The Jam: Sounds From the Street – Biography

I was one of those rare Jam fans who discovered the band via their apparently unpopular second album This Is The Modern World. In January 1978 I was 13 years old and a friend of mine pulled the album out and played it to me.

He told me they came from the same place as us, Woking, so we sat and listened to it one afternoon. He reckoned his elder sister had seen them play down at Michael’s Club some years earlier.

A few hours later I was out washing cars to raise the money for my own copy, and a copy of the band’s debut album In The City.

That’s possibly the reason why I still regard Modern World as such an important set of songs – and why the constant criticism that album has come in for frustrates and irritates me. So, in these pages I will try to make it clear why that release was, and still is, so important.

With the demise of the band in 1982 it became hip in some Jam circles to diminish drummer Rick Buckler and bassist Bruce Foxton, and even to forget about original band member Steve Brookes, while collectively agreeing that the whole thing had been The Paul Weller Show.

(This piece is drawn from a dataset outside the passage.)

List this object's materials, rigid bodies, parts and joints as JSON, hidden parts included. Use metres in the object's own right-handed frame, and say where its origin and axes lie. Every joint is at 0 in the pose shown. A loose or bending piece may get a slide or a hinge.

That, too, has irritated me. As far as some writers are concerned, Buckler and Foxton feel hard-done-by and are bitter and bemused at Paul’s decision to move on.

But both Rick and Bruce are friends of mine and at no point in the last 20 years have I heard either of them say an unpleasant word about anything. They know the value of the part they played in the band and so do I.

Steve Brookes, in his honest and accurate account of the early Jam, Keeping The Flame (an essential read for Jam fans), clearly indicates that he too knows the value of the part he played. But, characteristically, Steve understates the case. I hope I can give him the credit he deserves here.

As I wrote this story I had four imaginary readers sitting on my shoulder and I owe them my thanks for their imaginary criticism. The first reader is the Jam fan, who will be the most critical of all.

All of them know The Jam better than the next one (and that is part of the mystique of the band) and I already realise I could be picked up at every turn by fans who say ‘This isn’t right and that isn’t right’. So I have taken great care to be as accurate as possible.

The second reader is the non-Jam fan who wasn’t present on the 70s/80s scene, and who therefore needs some of the details explained – details which the big Jam fans will consider a case of ‘stating the bleeding obvious’, for which I apologise in advance.

The third group of readers are Messrs Brookes, Buckler, Foxton and Weller, who need no introduction and who I hope will read this story.

I want to emphasise that criticism is not the intention, the intention is to create an honest picture and to tell the story as it actually happened. My research suggests that it was Foxton and Brookes who were crucial to The Jam’s emergence and subsequent stability. But I make no apologies to those who cry ‘sycophant’, as I am an obvious Weller and Buckler fan too.

The fourth reader is my publisher, Reynolds and Hearn. I know that sensationalism would sell them a shed full of books but they didn’t want that and nor did I (the sensationalism part, I mean). They simply asked me to ‘tell it as it happened’. And that, quite simply, is the reason I agreed to write it.

There are two further motives for writing this book. The first is Ian MacDonald’s Revolution In The Head, which tells the story of The Beatles. When I read it in 1999 it fascinated me and I still refer to it when I hear Beatles tunes.

I thought that weaving the story around the important thing, the songs, was a wonderful idea and my immediate reaction was to look around for such a balanced account of The Jam, but there wasn’t one.

Like Ian I wanted to create a chronology of the music. But, instead of labouring too hard over the technical details of each song, I saw the opportunity to tell the inside story of a group of schoolmates, who grew up to dominate the music scene of a generation.

The second reason came earlier this year when I was sitting in a pub in Guildford with Bruce Foxton.

A young fan came over for an autograph and a chat. Bruce duly obliged and after a short while the lad made to leave and said,

‘It’s great to meet you, I have always loved your music and I don’t believe any of the shit that’s been written about you.’ Bruce just laughed and replied, ‘Thanks very much. Nor do I.’

I decided that I too had heard enough of that sort of thing and that it was time the true story of The Jam was told, without slant or spin, name-calling, side-taking or rancour. What’s the point in all that? It’s the music that matters.